On how competitive coding works:

There’s these contests where people are basically programming for speed. The sort of rules vary, but you have this time limit, and you have to solve as many of these puzzles as you can with code that runs quickly and accurately and you’re trying to beat all the other competitors to get this done.

You know, the actual contest is not that exciting. I went to this event called the Facebook Hacker Cup at their headquarters, and they say “Ready, set, code!” and then the entire room falls deadly silent like a library. The first few minutes of the contest are just people reading the problems, sort of picking which one they’re going to do. So it’s very quiet. Eventually, about 10 minutes or so into the contest, you get some click-clack on the keyboards. As the event goes on though, it gets a little more interesting, because people start to freak out, and you can sort of get a sense of who’s doing well and who’s really struggling.

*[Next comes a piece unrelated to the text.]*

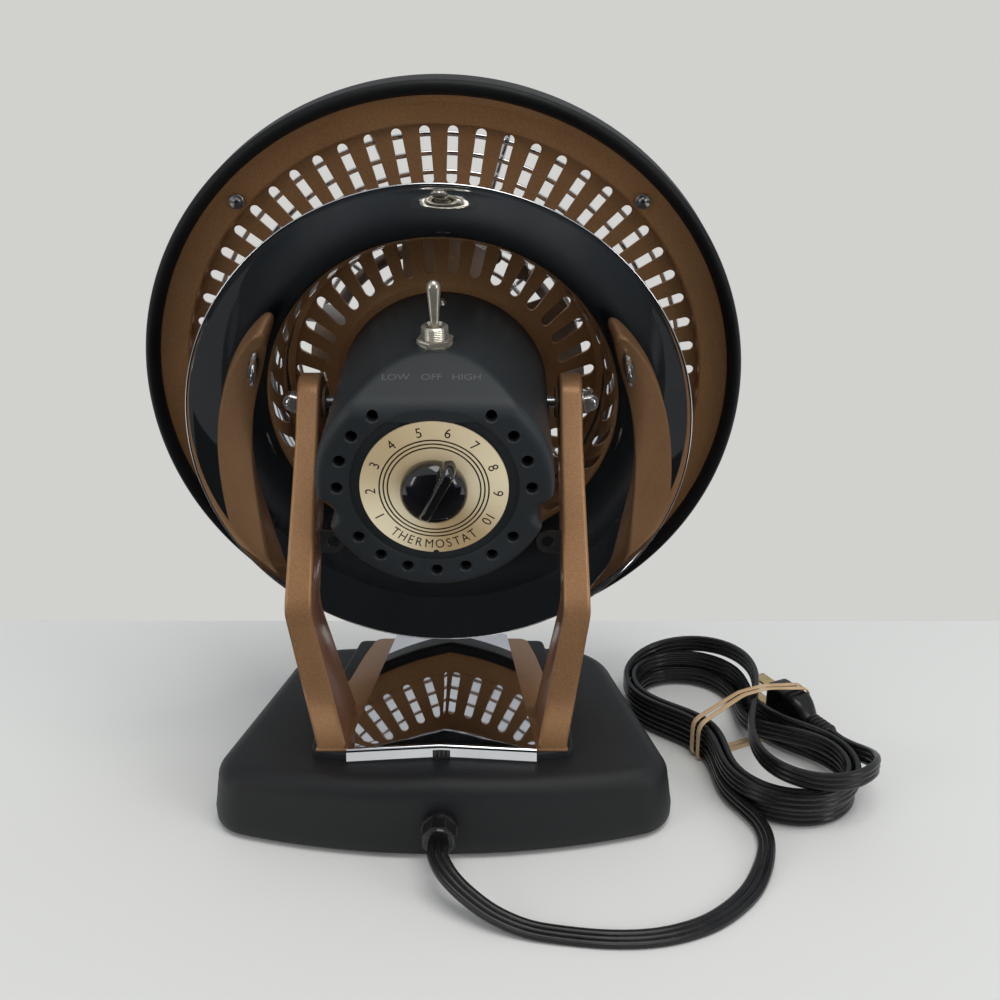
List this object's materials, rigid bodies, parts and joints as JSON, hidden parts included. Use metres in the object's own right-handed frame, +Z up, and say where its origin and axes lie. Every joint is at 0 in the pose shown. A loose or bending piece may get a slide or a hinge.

On the opportunities that come from coding contests:

The guy who won, he’s a Belarusian. His name is Gennady but he goes by Tourist online … he hardly ever loses. He probably makes about $250,000 a year from these, so he does all right. The rest of the competitors, for the most part, it’s a way to have bragging rights and to show that you’re good at this skill. I ran across people who are 18 years old, and they are getting job offers from all of Silicon Valley’s top companies. In countries like Russia and China, this is a very prestigious type of thing, and you would get money from the government. You would get automatic entrance into any university if you really excelled at these things.

On whether or not there’s a U.S. support system for coders:

This is one of the more interesting things I found doing this story. This sort of started in the 1970s, and it came out of an academic U.S. environment. The U.S. was very very good and did very well. Over the last decade, the story has been almost completely about China and Russia. The U.S. has a very informal support structure. You go to a university sort of training course for about two weeks if you’re in, say the top 10. I thought Google, Facebook, Microsoft, all the big tech companies would be sponsoring this stuff, but they really don’t. It’s smaller Wall Street firms that I found as the sponsors for this training.

On Wall Street picking up on coding competitions:

Wall Street seems to have caught on to this a little bit earlier than even Silicon Valley did…. I think it’s because the nature of the problems and what these people are good at. They might not be coming up with some breakthrough in artificial intelligence, for example. But if you need some problems solved quickly, you need someone who works well on a team. This is kind of the person that you want. These are real world skills for sure.